AHRA: Reduce radiation doses through focus and commitment

With detailed data analysis and updated protocols, hospitals can expose patients to significantly less radiation, according to a presentation at the AHRA Annual Meeting 2015 in Las Vegas.

The Heritage Valley Health System (HVHS) in Beaver, Penn., developed the Imaging Efficiency and Dose Reduction Program in collaboration with Highmark from July 2014 to March 2015. Their goal was to bring awareness of radiation dose reduction to the general population, physicians, and other staff.

Roland McGraner, HVHS system director of diagnostic imaging services, and Sue Antonini, HVHS RIS and digital imaging administrator, presented the program’s results. They said one of their first steps was to look at, and gain a better understanding of, their radiation dose data.

“What we had to do was parse the data and look at the variables,” Antonini told RadiologyBusiness.com in a phone interview. “Did we have higher radiation exposure during the 3 p.m.-11 p.m. shift? Did we have higher exposure because of the emergency department?
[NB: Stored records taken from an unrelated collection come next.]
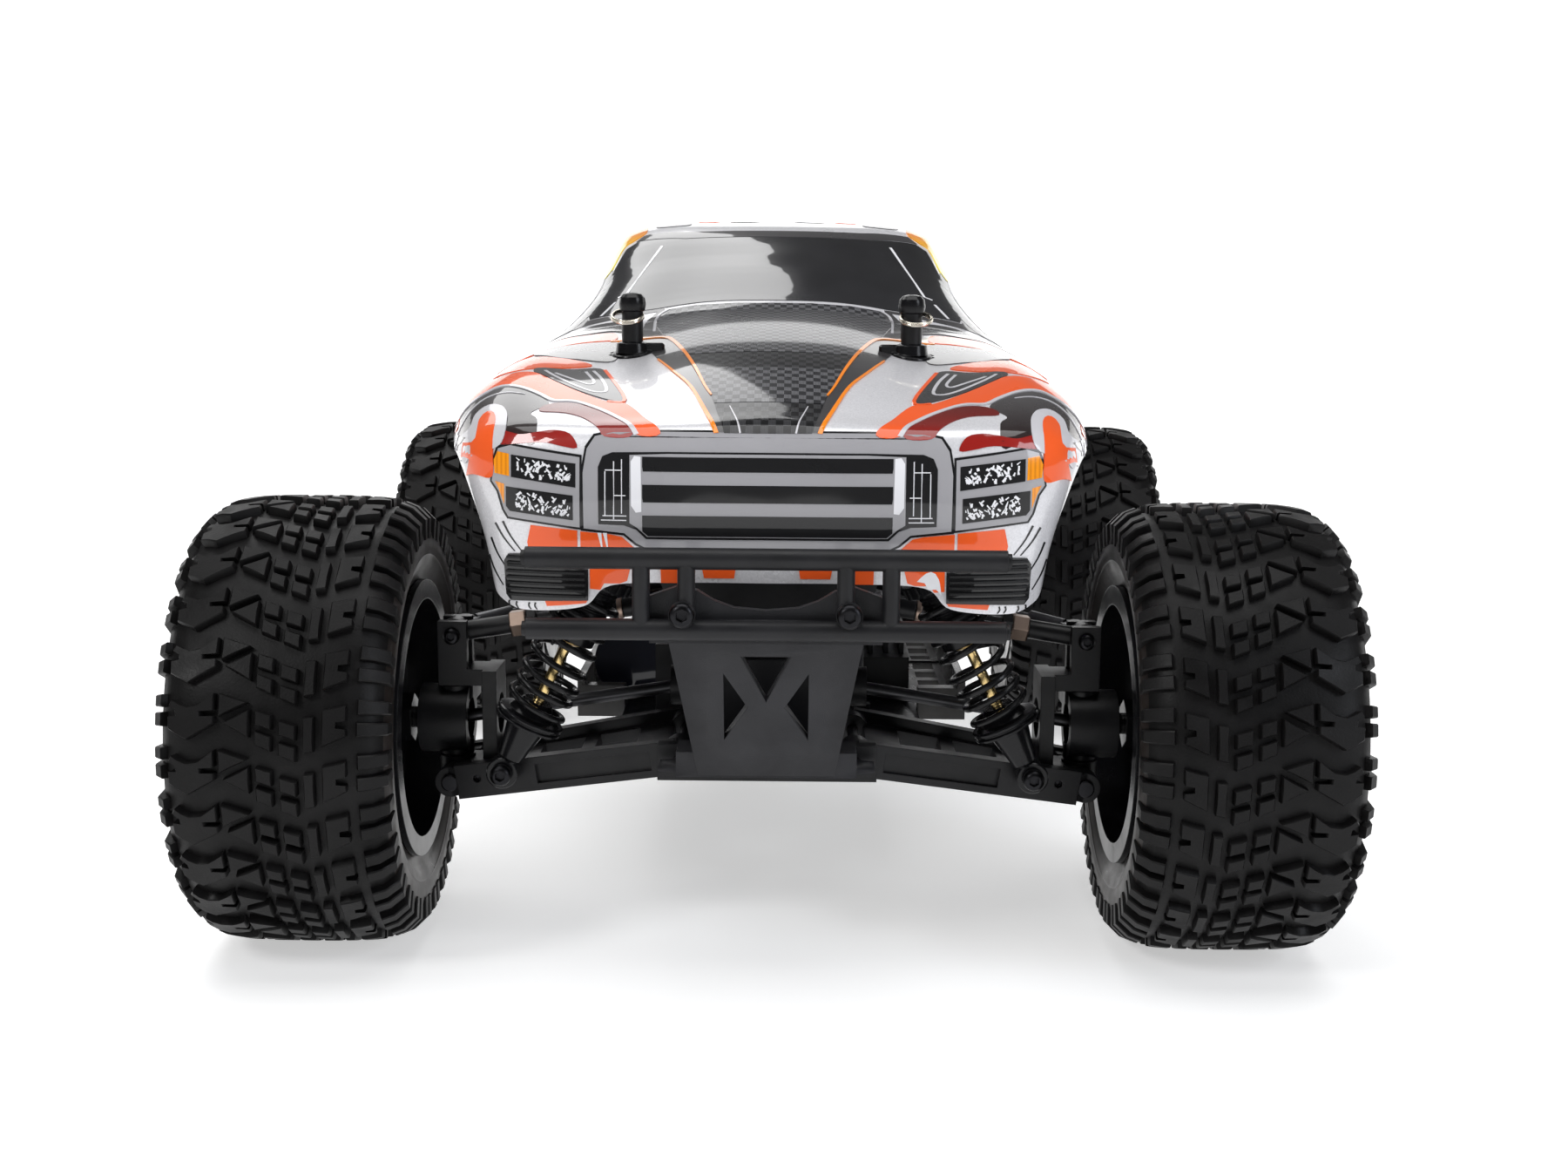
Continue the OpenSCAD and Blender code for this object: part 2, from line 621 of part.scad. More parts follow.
module upper_link() {
    on_link(upper_in_z) difference() {
        union() {
            x_rod(1.9, 4, link_len - 4);
            x_rod(2.7, 3, 17);
            x_rod(2.7, link_len - 18, link_len - 3);
            translate([41.5, 0, 0]) rotate([0, 90, 0]) cylinder(r = 3.3, h = 5, $fn = 6);
            y_rod(4.2, -2.6, 2.6);
            translate([link_len, 0, 0]) y_rod(4.2, -2.6, 2.6);
        }
        y_rod(pin_r + run_gap, -5, 5);
        translate([link_len, 0, 0]) y_rod(pin_r + 0.4, -5, 5);
    }
}

module dogbone() {
    on_link(diff_z) union() {
        x_rod(1.8, 0, link_len);
        sphere(r = 3.3);
        translate([link_len, 0, 0]) sphere(r = 3.3);
    }
}

module shock_body() {
    on_shock() difference() {
        union() {
            y_rod(4.2, -2.6, 2.6);
            translate([0, 0, 3]) cylinder(r = 2.3, h = 4);
            translate([0, 0, 5.5]) cylinder(r = 6.6, h = 5);
            translate([0, 0, 10]) cylinder(r = 6.1, h = 20);
            translate([0, 0, 11]) cylinder(r = 9.2, h = 3.4);
            translate([0, 0, 27]) cylinder(r = 6.6, h = 4.5);
        }
        y_rod(stud_r + run_gap, -5, 5);
        translate([0, 0, 11.5]) cylinder(r = 4.8, h = 16.5);
        translate([0, 0, 27]) cylinder(r = 1.5 + run_gap, h = 6);
    }
}

module shock_rod() {
    on_shock() difference() {
        union() {
            translate([0, 0, 18.2]) cylinder(r = 4.7, h = 3);
            translate([0, 0, 19]) cylinder(r = 1.5, h = shock_len - 22);
            translate([0, 0, spring_to + 1]) cylinder(r = 9.2, h = 2.6);
            translate([0, 0, spring_to + 1]) cylinder(r = 3.6, h = shock_len - spring_to - 7.5);
            translate([0, 0, spring_to + 1]) cylinder(r = 2.3, h = shock_len - spring_to - 4);
            translate([0, 0, shock_len]) y_rod(4.3, -2.6, 2.6);
        }
        translate([0, 0, shock_len]) y_rod(pin_r + loose_gap, -5, 5);
    }
}

// Coil spring as a tube swept along a helix
module coil_spring() {
    sides = 6;
    per_turn = 12;
    steps = spring_turns * per_turn;
    rise = (spring_to - spring_from) / steps;
    lead = atan2(rise * per_turn, 2 * PI * spring_r);
    points = [for (i = [0:steps], k = [0:sides - 1])
        let (turn = 360 * i / per_turn, a = 360 * k / sides,
            out = spring_r + spring_wire_r * cos(a), up = spring_wire_r * sin(a))
        [out * cos(turn) + up * sin(lead) * sin(turn),
            out * sin(turn) - up * sin(lead) * cos(turn),
            spring_from + rise * i + up * cos(lead)]];
    walls = [for (i = [0:steps - 1], k = [0:sides - 1])
        let (a = i * sides + k, b = i * sides + (k + 1) % sides)
        each [[a, b, b + sides], [a, b + sides, a + sides]]];
    polyhedron(points = points, faces = concat(walls,
        [[for (k = [sides - 1:-1:0]) k]], [[for (k = [0:sides - 1]) steps * sides + k]]));
}

module shock_springs() {
    color("#1a1b1d") for (side = [1, -1], end = [1, -1]) corner(side, end) on_shock() coil_spring();
}

// ---------------------------------------------------------------- wheels

module tyre() {
    half = tyre_w / 2;
    crown = tyre_d / 2;
    outer = [[24, crown - 0.2], [14, crown], [0, crown]];
    wall = [[half - 3.8, 36], [half - 3.8, 39.4], [half - 1.9, 41.4], [half - 0.4, 46],
        [half, 51.5], [half - 0.6, crown - 5.5], [half - 3, crown - 2.2]];
    cavity = [[0, crown - 5.5], [19, crown - 5.8], [half - 5.5, crown - 8.5], [half - 3.6, 51],
        [half - 4, 46], [half - 5.8, 41], [half - 6.5, 38.6], [half - 6.5, 36]];
    ring = concat([for (i = [len(cavity) - 1:-1:0]) cavity[i]],
        [for (i = [1:len(cavity) - 1]) [-cavity[i][0], cavity[i][1]]],
        [for (p = wall) [-p[0], p[1]]], [for (p = outer) [-p[0], p[1]]],
        [for (i = [len(outer) - 2:-1:0]) outer[i]], [for (i = [len(wall) - 1:-1:0]) wall[i]]);
    translate([wheel_x, axle_y, axle_z]) rotate([0, 90, 0])
        rotate_extrude($fn = 96) polygon([for (p = ring) [p[1], p[0]]]);
}

// Rim, with the stub axle, hex and nut that turn with it
module rim() {
    half = tyre_w / 2;
    web_x = -16;
    translate([wheel_x, axle_y, axle_z]) union() {
        rotate([0, 90, 0]) rotate_extrude($fn = 96) polygon([[36, 3.6 - half], [39, 3.6 - half],
            [39, 1.8 - half], [33.5, 1.8 - half], [33.5, half - 1.8], [39, half - 1.8],
            [39, half - 3.6], [36, half - 3.6]]);
        difference() {
            x_rod(34, web_x, web_x + 5);
            for (i = [0:5]) rotate([i * 60, 0, 0]) translate([web_x - 1, 0, 0])
                rotate([90, 0, 90]) linear_extrude(7) polygon([[-4.5, 13], [4.5, 13], [11, 26],
                    [8, 29.5], [0, 31], [-8, 29.5], [-11, 26]]);
        }
        x_rod(9, web_x, web_x + 7);
    }
    translate([0, axle_y, axle_z]) difference() {
        union() {
            x_rod(5.4, outer_x - 2.8, outer_x + 5);
            x_rod(3, outer_x + 4, outer_x + 15);
            translate([outer_x + 12, 0, 0]) rotate([0, 90, 0])
                cylinder(r = 6.9, h = wheel_x + web_x - outer_x - 12, $fn = 6);
            x_rod(2, outer_x + 14, wheel_x - 0.5);
            translate([wheel_x + web_x + 7, 0, 0]) rotate([0, 90, 0]) cylinder(r = 4, h = 5, $fn = 6);
        }
        x_rod(4.2, outer_x - 4, outer_x + 3.8);
    }
}

// ---------------------------------------------------------------- steering

module servo_saver() {
    color("#2a2b2e") translate([-inner_x, saver_y, 0]) difference() {
        union() {
            translate([0, 0, link_z - 6.8]) cylinder(r = 7, h = 6.2);
            block([-3.5, 0, link_z - 5], [3.5, steer_arm, link_z - 0.5]);
            translate([0, steer_arm, link_z - 5]) cylinder(r = 3.5, h = 4.5);
            translate([0, steer_arm, link_z - 1]) cylinder(r = pin_r, h = 5);
        }
        translate([0, 0, link_z - 10]) cylinder(r = 2.9 + run_gap, h = 12);
    }
}

module idler_arm() {
    color("#2a2b2e") translate([inner_x, saver_y, 0]) difference() {
        union() {
            translate([0, 0, link_z - 5.3]) cylinder(r = 6, h = 4.8);
            block([-3.5, 0, link_z - 5], [3.5, steer_arm, link_z - 0.5]);
            translate([0, steer_arm, link_z - 5]) cylinder(r = 3.5, h = 4.5);
            translate([0, steer_arm, link_z - 1]) cylinder(r = pin_r, h = 5);
        }
        translate([0, 0, link_z - 10]) cylinder(r = 2 + run_gap, h = 12);
    }
}

module steering_link() {
    color("#b4b7bd") difference() {
        union() {
            block([-tie_inner_x - 4, link_y - 4, link_z], [tie_inner_x + 4, link_y + 4, link_z + 2.6]);
            for (s = [-1, 1]) translate([s * tie_inner_x, link_y, link_z + 2]) cylinder(r = 1.5, h = 9);
        }
        translate([-inner_x, link_y, link_z - 1]) cylinder(r = pin_r + run_gap, h = 5);
        translate([inner_x, link_y, link_z - 1]) cylinder(r = pin_r + 0.3, h = 5);
    }
}

module tie_rod() {
    run_y = knuckle_pin_y - link_y;
    span = norm([tie_span, run_y, tie_drop]);
    difference() {
        union() {
            translate([tie_inner_x, link_y, tie_in_z])
                rotate([0, acos(-tie_drop / span), atan2(run_y, tie_span)]) {
                translate([0, 0, 3.5]) cylinder(r = 1.7, h = span - 7);
                translate([0, 0, 3.5]) cylinder(r = 2.7, h = 11);
                translate([0, 0, span - 14.5]) cylinder(r = 2.7, h = 11);
            }
            translate([tie_inner_x, link_y, tie_in_z - 2.5]) cylinder(r = 4.3, h = 5);
            translate([outer_x, knuckle_pin_y, tie_out_z - 2.5]) cylinder(r = 4.3, h = 5);
        }
        translate([tie_inner_x, link_y, tie_in_z - 6]) cylinder(r = pin_r + loose_gap, h = 12);
        translate([outer_x, knuckle_pin_y, tie_out_z - 6]) cylinder(r = pin_r + loose_gap, h = 12);
    }
}

module tie_rod_left() {
    color("#b4b7bd") tie_rod();
}

module tie_rod_right() {
    color("#b4b7bd") corner(-1, 1) tie_rod();
}

// ---------------------------------------------------------------- drive

// Straight-sided teeth on a toothed wheel that lies along Y
module toothed_wheel(teeth, turn) {
    pitch_r = gear_module * teeth / 2;
    tip_r = pitch_r + 0.85 * gear_module;
    root_r = pitch_r - 1.15 * gear_module;
    step = 360 / teeth;
    outline = [for (i = [0:teeth - 1]) each [
        for (p = [[root_r, -0.3], [tip_r, -0.11], [tip_r, 0.11], [root_r, 0.3]])
            p[0] * [cos(turn + step * (i + p[1])), sin(turn + step * (i + p[1]))]]];
    translate([0, spur_y + gear_w, 0]) rotate([90, 0, 0]) linear_extrude(gear_w) polygon(outline);
}

module center_drive() {
    color("#26272a") translate([0, 0, diff_z]) union() {
        toothed_wheel(spur_teeth, 0);
        y_rod(3, axle_y + 25.5, -axle_y - 25.5);
        y_rod(7, spur_y - 3, spur_y + gear_w + 3);
    }
}

module motor_pinion() {
    color("#c9a24a") translate([gear_gap, 0, diff_z]) difference() {
        union() {
            toothed_wheel(pinion_teeth, 180 + 180 / pinion_teeth);
            y_rod(3.8, spur_y - 3, spur_y + 0.5);
        }
        y_rod(1.6 + run_gap, spur_y - 5, spur_y + gear_w + 2);
    }
}

// ---------------------------------------------------------------- nodes

chassis_plate();
side_guards();
upper_deck();
front_gearbox();
rear_gearbox();
front_shock_tower();
rear_shock_tower();
front_bumper_plate();
front_bumper_bars();
rear_bumper();
battery_pack();
motor();
speed_controller();
steering_servo();
body_posts();
body_shell();
body_clips();
hinge_pins();
shock_springs();
center_drive();
motor_pinion();
servo_saver();
idler_arm();
steering_link();
tie_rod_left();
tie_rod_right();
color("#1f2023") c_hub();  // c_hub_left
color("#1f2023") corner(-1, 1) c_hub();  // c_hub_right
color("#1f2023") corner(1, -1) rear_hub();  // rear_hub_left
color("#1f2023") corner(-1, -1) rear_hub();  // rear_hub_right
color("#1f2023") knuckle();  // knuckle_left
color("#1f2023") corner(-1, 1) knuckle();  // knuckle_right
// Parts that repeat at all four corners
for (end = [["front", 1], ["rear", -1]], side = [["left", 1], ["right", -1]]) {
    place = str("_", end[0], "_", side[0]);
    color("#1f2023") corner(side[1], end[1]) lower_arm();
    color("#1f2023") corner(side[1], end[1]) upper_link();
    color("#1a1b1d") corner(side[1], end[1]) shock_body();
    color("#c7a352") corner(side[1], end[1]) shock_rod();
    color("#8c8f94") corner(side[1], end[1]) dogbone();
    color("#1a1b1d") corner(side[1], end[1]) rim();
    color("#161616") corner(side[1], end[1]) tyre();
}
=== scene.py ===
import json
import math
from random import Random

import bmesh
import bpy
from mathutils import Matrix, Vector
from mathutils.bvhtree import BVHTree
from mathutils.geometry import delaunay_2d_cdt


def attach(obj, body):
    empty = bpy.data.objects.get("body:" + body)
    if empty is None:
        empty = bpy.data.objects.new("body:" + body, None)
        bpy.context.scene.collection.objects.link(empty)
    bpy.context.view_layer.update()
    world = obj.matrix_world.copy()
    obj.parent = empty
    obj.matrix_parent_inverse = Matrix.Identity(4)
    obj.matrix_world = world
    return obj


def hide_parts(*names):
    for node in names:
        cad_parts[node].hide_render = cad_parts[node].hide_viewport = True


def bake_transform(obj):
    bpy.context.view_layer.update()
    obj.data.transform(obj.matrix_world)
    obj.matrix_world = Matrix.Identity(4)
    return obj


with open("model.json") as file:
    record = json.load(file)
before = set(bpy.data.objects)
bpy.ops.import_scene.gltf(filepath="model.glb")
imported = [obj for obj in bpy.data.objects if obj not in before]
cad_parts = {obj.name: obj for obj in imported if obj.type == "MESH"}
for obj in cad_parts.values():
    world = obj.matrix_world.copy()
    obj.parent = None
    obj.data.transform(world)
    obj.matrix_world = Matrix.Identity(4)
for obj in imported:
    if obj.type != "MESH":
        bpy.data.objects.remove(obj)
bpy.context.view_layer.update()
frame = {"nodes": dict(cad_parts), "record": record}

# Lengths below are in millimetres, in the frame of the CAD model: the nose points to -Y and the
# truck's own left side is +X. They become metres when a mesh is made.
MM = 0.001
# How each corner mirrors the front left one, in X and in Y
CORNERS = {"front_left": (1, 1), "front_right": (-1, 1), "rear_left": (1, -1), "rear_right": (-1, -1)}
# Sides of the four body posts, in X and in Y
SIGNS = [(sx, sy) for sx in (1, -1) for sy in (1, -1)]


def placed(name, data):
    """A new object in the scene."""
    made = bpy.data.objects.new(name, data)
    bpy.context.scene.collection.objects.link(made)
    return made


# ------------------------------------------------------------------ camera, floor and light

CAMERA_AT = Vector((6.8, -654.8, 184.7))
CAMERA_YAW, CAMERA_PITCH, CAMERA_ROLL = math.radians(-0.306), math.radians(-9.29), math.radians(-0.475)
SENSOR, LENS = 36, 42.88
CLIP_NEAR, CLIP_FAR = 0.02, 20
WORLD_LIGHT = 0.12
WALL_GLOW = 1.0
# The floor's glow rises from one value to the other between two distances from the object, in metres
FLOOR_GLOW, FAR_GLOW = 0.5, 0.95
GLOW_FROM, GLOW_TO = 0.7, 2.2
RANGE_SOCKETS = ("From Min", "From Max", "To Min", "To Max")
FLOOR_FRONT, FLOOR_BACK, WALL_TOP, STAGE_REACH = -4.0, 2.4, 1.3, 5.0
WHITE, WINDOW_LIGHT = (1, 1, 1), (0.88, 0.92, 1)
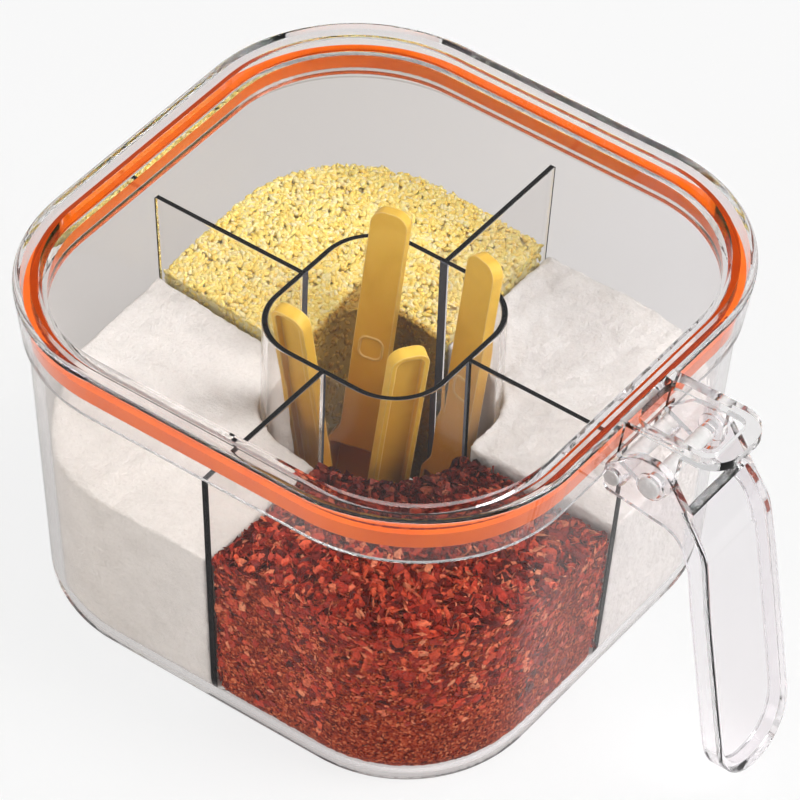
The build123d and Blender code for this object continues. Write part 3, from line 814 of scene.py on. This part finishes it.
def add_floor():
    """Pale floor that reads as white and keeps the object's soft shadow."""
    mesh = bpy.data.meshes.new("floor")
    outline = ((-1, -1), (1, -1), (1, 1), (-1, 1))
    corners = [(x * FLOOR_HALF, y * FLOOR_HALF, FLOOR_LEVEL) for x, y in outline]
    mesh.from_pydata(corners, [], [(0, 1, 2, 3)])
    floor = bpy.data.objects.new("floor", mesh)
    scene.collection.objects.link(floor)
    material = bpy.data.materials.new("floor")
    material.use_nodes = True
    tree = material.node_tree
    shader = tree.nodes["Principled BSDF"]
    shader.inputs["Base Color"].default_value = (FLOOR_GREY, FLOOR_GREY, FLOOR_GREY, 1)
    shader.inputs["Roughness"].default_value = 0.9
    shader.inputs["Specular IOR Level"].default_value = 0.1
    glow = tree.nodes.new("ShaderNodeEmission")
    glow.inputs["Strength"].default_value = 1.0
    share = tree.nodes.new("ShaderNodeMath")
    share.operation = "MULTIPLY"
    share.inputs[1].default_value = FLOOR_WHITE
    tree.links.new(whiteness(tree), share.inputs[0])
    both = tree.nodes.new("ShaderNodeMixShader")
    tree.links.new(share.outputs[0], both.inputs[0])
    tree.links.new(shader.outputs[0], both.inputs[1])
    tree.links.new(glow.outputs[0], both.inputs[2])
    tree.links.new(both.outputs[0], tree.nodes["Material Output"].inputs["Surface"])
    mesh.materials.append(material)


def add_world():
    """Soft grey surround that shows as white behind the object."""
    world = bpy.data.worlds.new("studio")
    scene.world = world
    world.use_nodes = True
    tree = world.node_tree
    dim = tree.nodes["Background"]
    dim.inputs["Color"].default_value = (1, 1, 1, 1)
    dim.inputs["Strength"].default_value = STUDIO_LIGHT
    white = tree.nodes.new("ShaderNodeBackground")
    white.inputs["Strength"].default_value = 1.0
    both = tree.nodes.new("ShaderNodeMixShader")
    tree.links.new(whiteness(tree), both.inputs[0])
    tree.links.new(dim.outputs[0], both.inputs[1])
    tree.links.new(white.outputs[0], both.inputs[2])
    tree.links.new(both.outputs[0], tree.nodes["World Output"].inputs["Surface"])


def add_lamp(name, place, size, power):
    """Square soft lamp aimed at the box."""
    data = bpy.data.lights.new(name, "AREA")
    data.size = size
    data.energy = power
    lamp = bpy.data.objects.new(name, data)
    lamp.location = place
    lamp.rotation_mode = "QUATERNION"
    lamp.rotation_quaternion = (Vector(LAMP_TARGET) - Vector(place)).to_track_quat("-Z", "Y")
    scene.collection.objects.link(lamp)


add_camera()
dress_frame()
smooth_cad()
white_heaps()
granules()
chili()
add_floor()
add_world()
add_lamp("key", place=(1.05, 0.35, 1.25), size=0.7, power=15.8)
add_lamp("fill", place=(-0.5, -1.3, 0.75), size=0.9, power=7.4)
scene.view_settings.view_transform = "Standard"
scene.cycles.max_bounces = RIM_BOUNCES
scene.cycles.glossy_bounces = RIM_BOUNCES
scene.cycles.transmission_bounces = RIM_BOUNCES
scene.cycles.transparent_max_bounces = RIM_BOUNCES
Or because we were using GE instead of Siemens?”

Antonini said examining the data so closely helped the team determine several dose reduction strategies, including:

  • Radiation reductions to elbow, ankle and tibia/fibula digital radiography;
  • Replacing CT Enterography with MR Enterography;
  • Replacing fluoroscopy-guided diagnostic ERCP procedures with MR endoscopic cholangiopancreatography;
  • Transitioning first-pass evaluation for pediatric appendicitis from CT to ultrasound;
  • Replacing fluoroscopy guidance with ultrasound guidance when applicable;
  • Increasing CT scan slice thickness for CT abdomen/pelvis without contrast; and
  • Performing more CT thorax scans and CT abdomen/pelvis scans with contrast as opposed to without contrast.

Antonini is most proud of the improvements that were made to treating potential pediatric appendicitis cases. By modifying the pathways and working with emergency department physicians, she said they were able to go from one out of 10 patients having an ultrasound first in Q1 to nine out of 10 patients having an ultrasound first in Q3.

“I think that was our biggest sense of accomplishment,” Antonini said. “Even though we do a very low volume of pediatric patients, you want to make sure you’re not irradiating kids if you don’t have to, so that was a big one.”

Another dose reduction that stands out to Antonini is the change to CT thorax scans with contrast instead of performing so many without contrast. This results in a 45% reduction in dose length product (DLP), and Antonini said it was mostly just a matter of giving physicians and staff additional training.

Training also resulted in more pulsed fluoroscopy—which is much better for the patient than continuous fluoroscopy—being used throughout HVHS facilities. Antonini said the radiology staff knew this difference already, but physicians with other specialties weren’t as knowledgeable.

“Our radiologists use pulsed fluoroscopy,” Antonini said. “So what we tried to do is advocate pulsed fluoroscopy when, say, a pulmonologist might be doing fluoroscopy or someone from the gastrointestinal lab (GI) might be doing fluoroscopy.”

Besides providing physicians with additional training, the HVHS program also put a new emphasis on patient education. Before participating in this program, Antonini said the entire health system was failing to properly educate patients, but the decision was made to change that once and for all.

“It sort of brought the whole issue into focus again,” she said. “It brings total awareness back to what’s important: focus on the patient, focus on the exam, and start looking for even small ways to reduce dose, because it’s morally and ethically the right thing to do.”

As a part of that new focus, fliers about radiation and dose reduction were distributed, and technologists were asked to share specific information when speaking with patients.